Breaking Up is Hard To Do
Tribune (NYSE: TRB) is one of America's leading media outlets. In one form or another, its assets reach nearly 80% of the U.S. population. Its print properties include such names as the Chicago Tribune and Newsday. Other assets of note include twenty television stations and the Chicago Cubs baseball team. Similar to other media, its advertising has been particularly hard hit in classified and real estate.

Shrinking advertising revenue is a big problem, but The Tribune has also seen its circulation decline 7% this year. The combined result is that its operation margin has gone from more than 17% to just less than 15%. However, in similar fashion to the NYT, Tribune's digital profit contribution is significant, accounting for 10% of the firm's revenue and TRB owns a significant stake in jobs website, CareerBuilder.com.

While the Chandler family owns much of TRB, Chicago real estate czar Sam Zell has offered to take TRB private in a multi-staged deal and sell off the assets. The deal is potentially worth roughly $34 per share.


A Matter of Degrees

Washington Post (NYSE: WPO), just like our first two media giants, is bleeding badly in terms of advertising revenue. Fortunately, the firm also owns six very profitable television broadcast stations; it owns cable television systems; it owns Newsweek magazine; and its saving grace, Kaplan University, WPO's online higher-educational franchise. Kaplan has grown at 28% per year for quite some time, and it now accounts for literally half the company's revenue with it 27,600 students.

Interestingly, it is estimated that almost 90% of the Executive and Legislative branches of U.S. government read the Washington Post daily.

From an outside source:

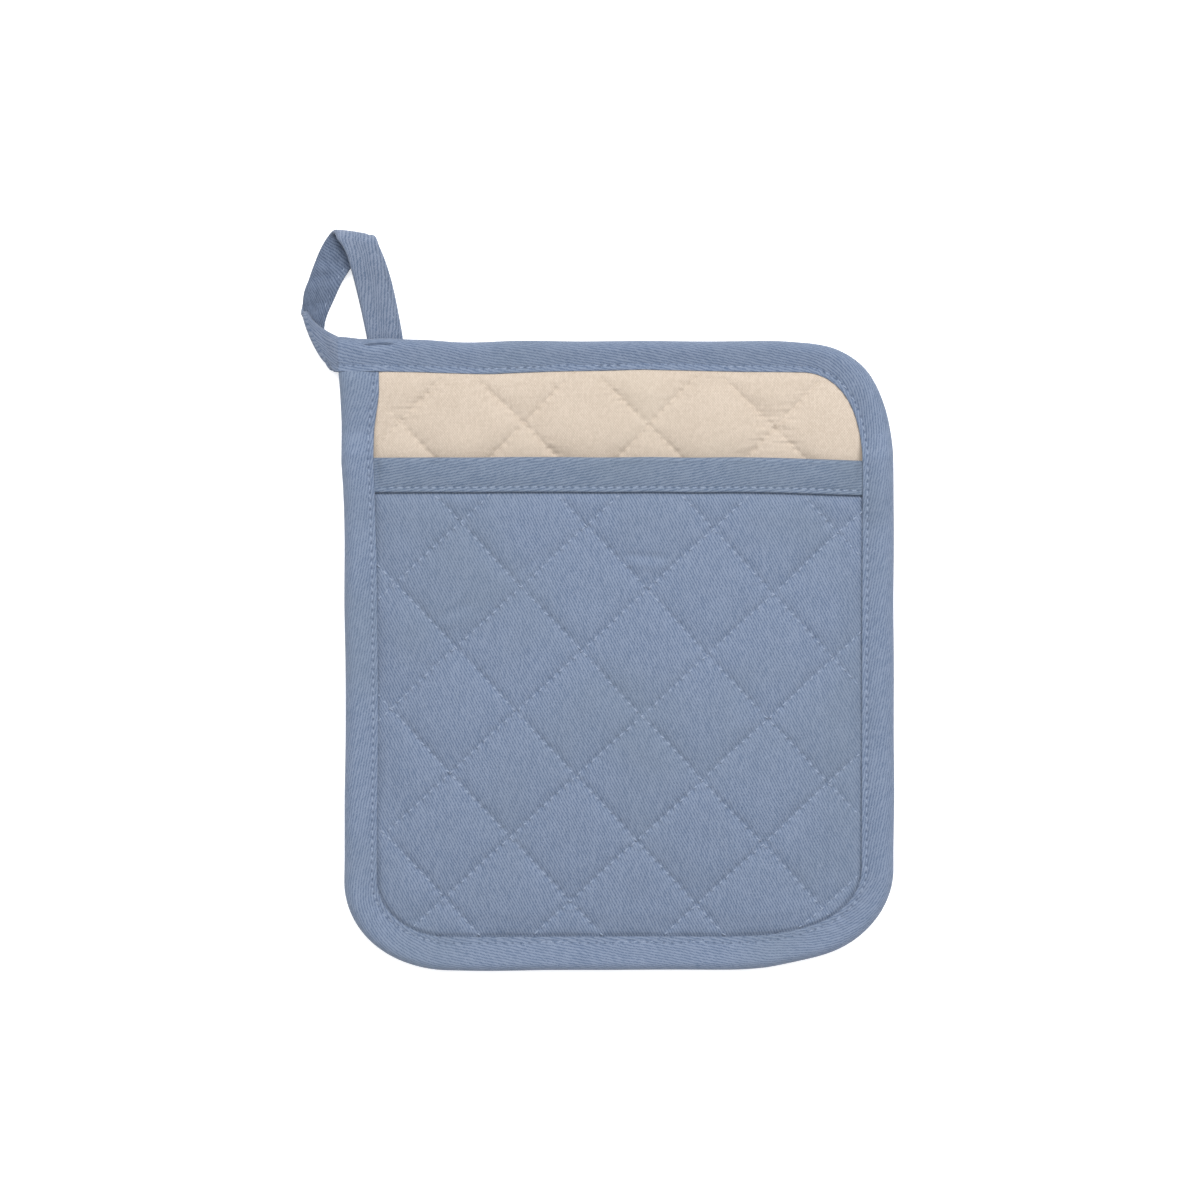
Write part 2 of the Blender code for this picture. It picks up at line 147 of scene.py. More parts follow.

It should be clear to Washington Post management that Kaplan and the internet are the future of the business - even given education's somewhat cyclical nature. It should also be equally clear that WPO may need to make some acquisitions to grow its revenue base and profit.

Read All About It
The one important asset these companies all possess is an internet business. The internet has changed the way we get our information, and it is a safe bet that this venue will continue to evolve.

We haven't talked about how these firm's shares have fared yet. Over the past three years, NYT has declined about 45%, TRB lost around 30% and WPO suffered about 15%. Black and white and read all over indeed.